Operation safe Christmas

Craig Mctear | 14th December 2009

Coffs-Clarence command officers will be out in force over the holidays.
Leigh Jensen

COFFS Coast motorists who break the law during the Christmas holidays can expect a dressing down from local police.
Operation Safe Arrival starts on Friday with double demerits in force for all speeding and seatbelt offences.
The annual NSW road toll stands at almost 450 and so far this year, 129 people have died on northern region roads, up 20 for the same period in 2008. The Coffs/Clarence local area command has recorded 18 deaths this year.
Speeding, drink-driving and fatigue remain our biggest killers, according to police.

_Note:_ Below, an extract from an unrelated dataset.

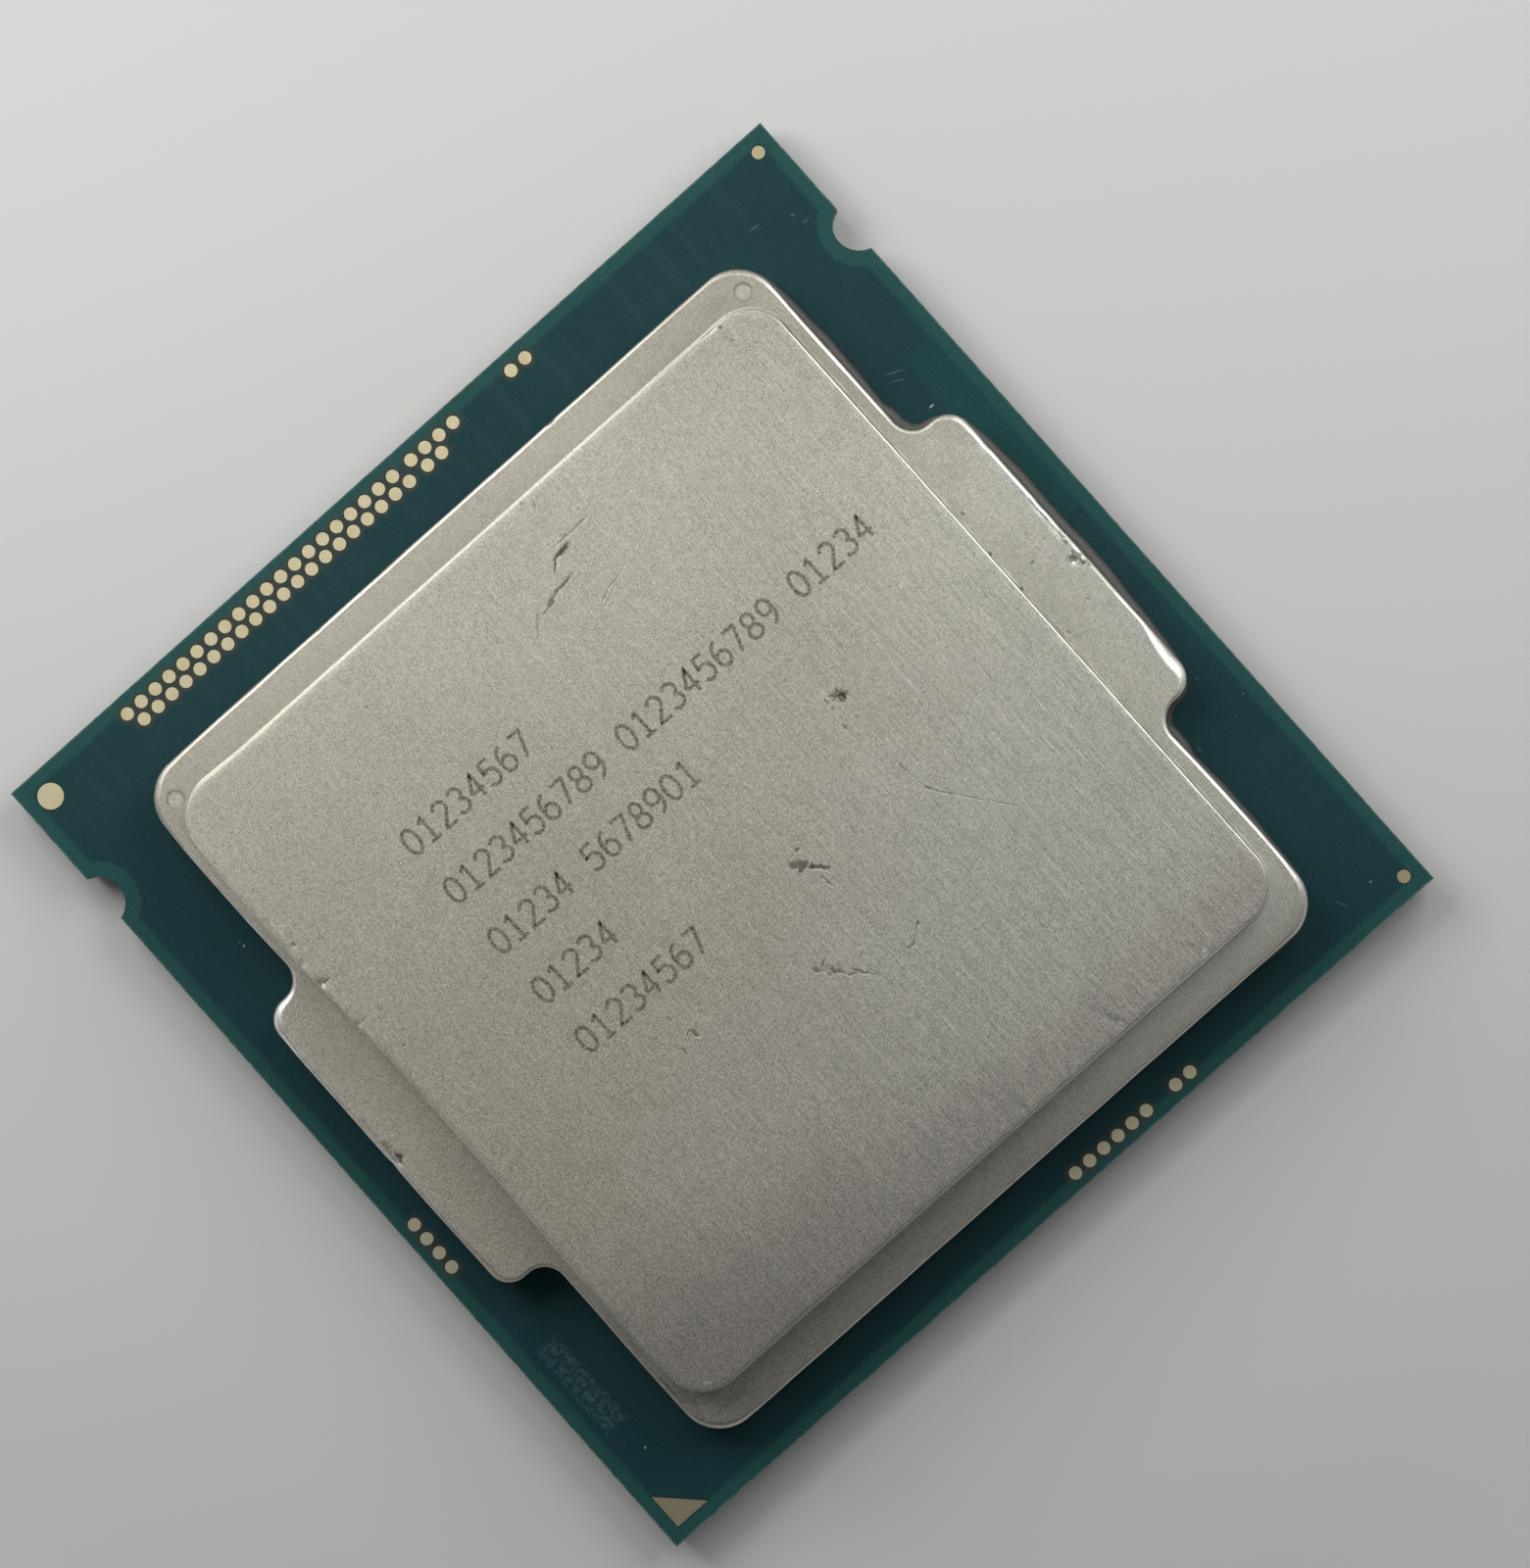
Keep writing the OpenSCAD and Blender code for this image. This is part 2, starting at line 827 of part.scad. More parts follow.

Northern Region traffic co-ordinator, Senior Sergeant Mal Read, has warned law-breaking motorists can expect to have their driving privileges suspended on the spot for serious offences.

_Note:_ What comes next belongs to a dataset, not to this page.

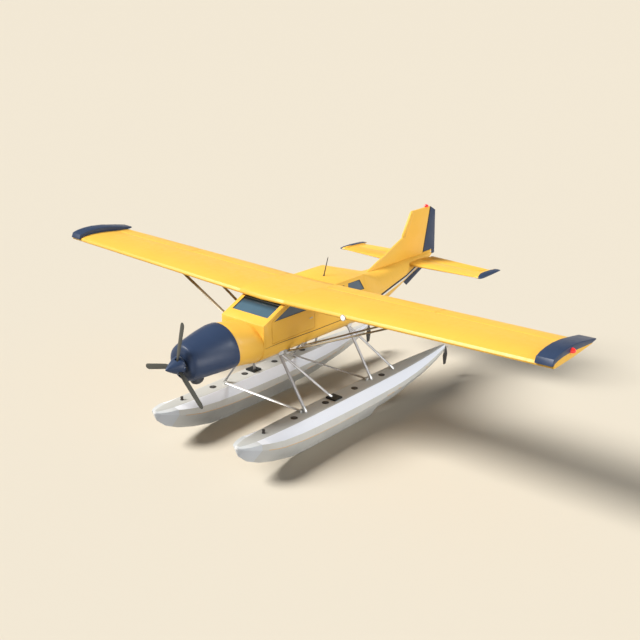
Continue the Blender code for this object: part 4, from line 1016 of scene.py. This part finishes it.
# Float struts and spreaders.
# Drawn alloy tube with cuffs where they meet the deck, in two copies of one grey: the struts and the rear
# spreader take a darker copy as painted shade, and the front spreader a pale copy as painted light.
SHADED_TUBE = (0.40, 0.385, 0.375, 1)
LIT_TUBE = (0.78, 0.78, 0.78, 1)
LUG_X = 0.478
LEG_THICK = 0.040
LEG_CUFF = 0.15
# The darker copy is painted shade, the pale copy painted light.
shaded_tube_paint, tree = paint("shaded_tube_paint", SHADED_TUBE, (0.36, 0.345, 0.335, 1), rough=(0.30, 0.42), metal=0.25)
dress(("float_strut_front_left", "float_strut_front_right"), shaded_tube_paint, 0, 40)
dress(("float_strut_rear_left", "float_strut_rear_right", "spreader_rear"), shaded_tube_paint, 0, 40)
lit_tube, tree = paint("lit_tube", LIT_TUBE, (0.72, 0.72, 0.72, 1), rough=(0.30, 0.42), metal=0.25)
dress(("spreader_front",), lit_tube, 0, 40)
BELLY_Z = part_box("float_strut_front_left")[1].z
LEGS = (("front", ((1.36, -2.107), -2.03, 0.092), ((1.31, -1.085), -1.98, 0.072)),
        ("rear", ((1.335, 0.400), 0.505, 0.092), ((1.335, 1.330), 0.535, 0.072)))
for side, word in ((1, "left"), (-1, "right")):
    for place_word, *legs in LEGS:
        work = bmesh.new()
        for (x, y), top_y, chord in legs:
            foot = Vector((side * x, y, DECK_Z))
            top = Vector((side * LUG_X, top_y, BELLY_Z))
            cuff(work, foot, top, LEG_CUFF, chord, LEG_THICK)
        as_piece("float_strut_cuffs_%s_%s" % (place_word, word), work, "airframe", alloy)


# Water rudders.
# Flat black blades on a post at each stern, with a tiller arm, held by two brackets on the float.
POST_Y = 3.712
TILLER_Z = 0.893
BRACKETS_Z = (0.815, 0.865)
BRACKET_HALF = 0.018
BRACKET_THICK = 0.012

dress(("water_rudder_left", "water_rudder_right"), black, 0.002)
for side, word in ((1, "left"), (-1, "right")):
    cx = side * FLOAT_X
    work = bmesh.new()
    rod(work, (cx, POST_Y, 0.70), (cx, POST_Y, 0.905), 0.012)
    rod(work, (cx - 0.11, POST_Y, TILLER_Z), (cx + 0.11, POST_Y, TILLER_Z), 0.008)
    as_piece("rudder_post_" + word, work, "water_rudder_" + word, alloy)
    work = bmesh.new()
    for z in BRACKETS_Z:
        inner, outer, top = cx - BRACKET_HALF, cx + BRACKET_HALF, z + BRACKET_THICK
        loft(work, [[(inner, y, z), (outer, y, z), (outer, y, top), (inner, y, top)]
                    for y in (3.670, 3.698)])
    as_piece("rudder_brackets_" + word, work, "airframe", alloy)

low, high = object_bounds()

“We’ll be out in force this holiday season and those motorists caught flouting the laws can expect to feel the full force of the law,” Sgt Read said.
“The region’s road toll is already too high and we’ll be pulling out all stops to ensure it doesn’t rise further, however, there is also an onus on drivers to do the right thing behind the wheel.”

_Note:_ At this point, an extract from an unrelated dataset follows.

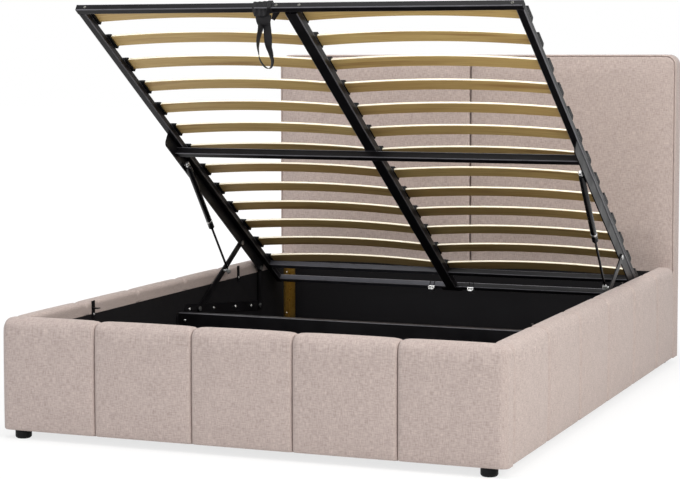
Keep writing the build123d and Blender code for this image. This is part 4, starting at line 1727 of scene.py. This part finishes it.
@dataclass
class GasStruts:
    """Both gas struts: cylinder, collar, rod, and the clipped ball sockets at their ends."""

    shop: Workshop
    rod: float = 4 * MM
    bore_gap: float = 0.3 * MM
    tube_wall: float = 1.5 * MM
    socket_round: float = 2 * MM
    neck: float = 4.5 * MM
    shoulder: float = 3 * MM
    collar_from_end: float = 36 * MM
    collar: float = 8 * MM
    gland: float = 14 * MM
    crimp: float = 0.9 * MM
    clip: float = 0.9 * MM
    clip_turn: float = 320.0
    clip_steps: int = 22
    collar_lip: float = 0.7 * MM
    collar_step: float = 0.6 * MM
    sides: int = 28
    socket_sides: int = 20

    def axes(self, side: Side) -> Matrix:
        """Find a strut's own axes.

        Args:
            side: The strut's side.

        Returns:
            Axes at its upper ball, whose Z runs down the strut.
        """
        swing = next(joint for joint in frame["joints"] if joint["name"] == "strut_swing")
        stroke = next(joint for joint in frame["joints"] if joint["name"] == "strut_stroke")
        low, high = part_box(f"{side.name.lower()}_gas_cylinder")
        across, down = Vector((1, 0, 0)), Vector(stroke["axis"]).normalized()
        turn = Matrix((across, down.cross(across), down)).transposed().to_4x4()
        return Matrix.Translation(((low[0] + high[0]) / 2, swing["pos_m"][1], swing["pos_m"][2])) @ turn

    def build(self) -> None:
        """Turn every piece of both struts."""
        for side in Side:
            name, axes = side.name.lower(), self.axes(side)
            low, high = solids(f"{name}_gas_cylinder", axes)[0]
            rod_low, rod_high = solids(f"{name}_piston_rod", axes)[0]
            wide, socket, end = high.y, -low.z, high.z
            ball, socket_wide = rod_high.z - socket, rod_high.y
            cylinder = spun(f"{name}_strut_cylinder", self.barrel(wide, socket, end), self.sides, axes)
            self.shop.settle(cylinder, Body.CYLINDERS, "strut_black", f"{name}_gas_cylinder",
                             crease=Crease.TURNED)
            at, lip, step = end - self.collar_from_end, self.collar_lip, self.collar_step
            ring = [(wide - lip, at), (wide + lip, at + step), (wide + lip, at + self.collar - step),
                    (wide - lip, at + self.collar), (wide - lip, at)]
            upper = joined(f"{name}_strut_upper_socket", [
                spun("collar", ring, self.sides, axes),
                spun("socket", self.socket(socket_wide, socket, 0, 1), self.socket_sides, axes),
                self.spring_clip(axes, 0, socket_wide)])
            self.shop.settle(upper, Body.CYLINDERS, "bolt_steel", crease=Crease.TURNED)
            shaft = [(0.0, rod_low.z), (self.rod, rod_low.z), (self.rod, ball - socket), (0.0, ball - socket)]
            rod = spun(f"{name}_strut_rod", shaft, self.socket_sides, axes)
            self.shop.settle(rod, Body.RODS, "rod_steel", f"{name}_piston_rod", crease=Crease.TURNED)
            lower = joined(f"{name}_strut_lower_socket", [
                spun("lower", self.socket(socket_wide, socket, ball, -1), self.socket_sides, axes),
                self.spring_clip(axes, ball, socket_wide)])
            self.shop.settle(lower, Body.RODS, "bolt_steel", crease=Crease.TURNED)

    def barrel(self, wide: float, socket: float, end: float) -> Profile:
        """Outline of the cylinder: shoulder, crimped gland and the bore that the rod runs in.

        Args:
            wide: Its radius.
            socket: How far the ball socket reaches down from the ball's middle.
            end: Where it ends.

        Returns:
            Radius and height of each point.
        """
        inner, bore, crimp = wide - self.tube_wall, self.rod + self.bore_gap, end - self.gland
        shoulder = self.shoulder
        return [(0.0, socket), (wide - shoulder, socket), (wide - shoulder / 3, socket + shoulder / 3),
                (wide, socket + shoulder), (wide, crimp - 2 * shoulder),
                (wide - self.crimp, crimp - 1.5 * shoulder), (wide - self.crimp, crimp - shoulder),
                (wide, crimp - shoulder / 2), (wide, end - shoulder), (wide - shoulder, end), (bore, end),
                (bore, crimp), (inner, crimp), (inner, socket + shoulder), (0.0, socket + shoulder)]

    def socket(self, wide: float, reach: float, centre: float, way: int) -> Profile:
        """Outline of a ball socket with its neck towards the strut.

        Args:
            wide: Its radius.
            reach: How far it reaches from the ball's middle.
            centre: The ball's place along the strut.
            way: 1 where the neck points down the strut, -1 where it points up.

        Returns:
            Radius and height of each point.
        """
        soft = self.socket_round
        rim = [(0.0, -reach), (wide - soft, -reach), (wide, soft - reach), (wide, reach - 2.5 * soft),
               (wide - soft, reach - soft), (self.neck, reach - soft), (self.neck, reach + soft),
               (0.0, reach + soft)]
        return [(r, centre + way * h) for r, h in rim]

    def spring_clip(self, axes: Matrix, centre: float, radius: float) -> Piece:
        """Bend the spring clip round a socket.

        Args:
            axes: The strut's axes.
            centre: The ball's place along the strut.
            radius: The socket's radius.

        Returns:
            The clip.
        """
        gap = (360 - self.clip_turn) / 2
        ring = arc((0, 0), radius, gap, gap + self.clip_turn, self.clip_steps)
        spots = [axes @ Vector((*spot, centre)) for spot in ring]
        return wire("clip", spots, self.clip)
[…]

Heavy traffic and lengthy delays are expected on the region’s major thoroughfares, including the Pacific Highway, as tens of thousands of people travel to and from popular tourist spots.
Operation Safe Arrival ends in early January.
NSW Police have expressed disgust after tallying more than 300 arrests on Saturday night as part of a massive crackdown on alcohol-fuelled violence.
The police were confronted with brawls, assaults and robberies across the State on Saturday during their high-profile campaign against anti-social behaviour. Also, almost 200 motorists were caught drink-driving.
“It’s just staggering,” said Assistant Commissioner Frank Mennilli.
More than 1400 extra police were deployed across the State during the two-day blitz on alcohol-related violence and other crime.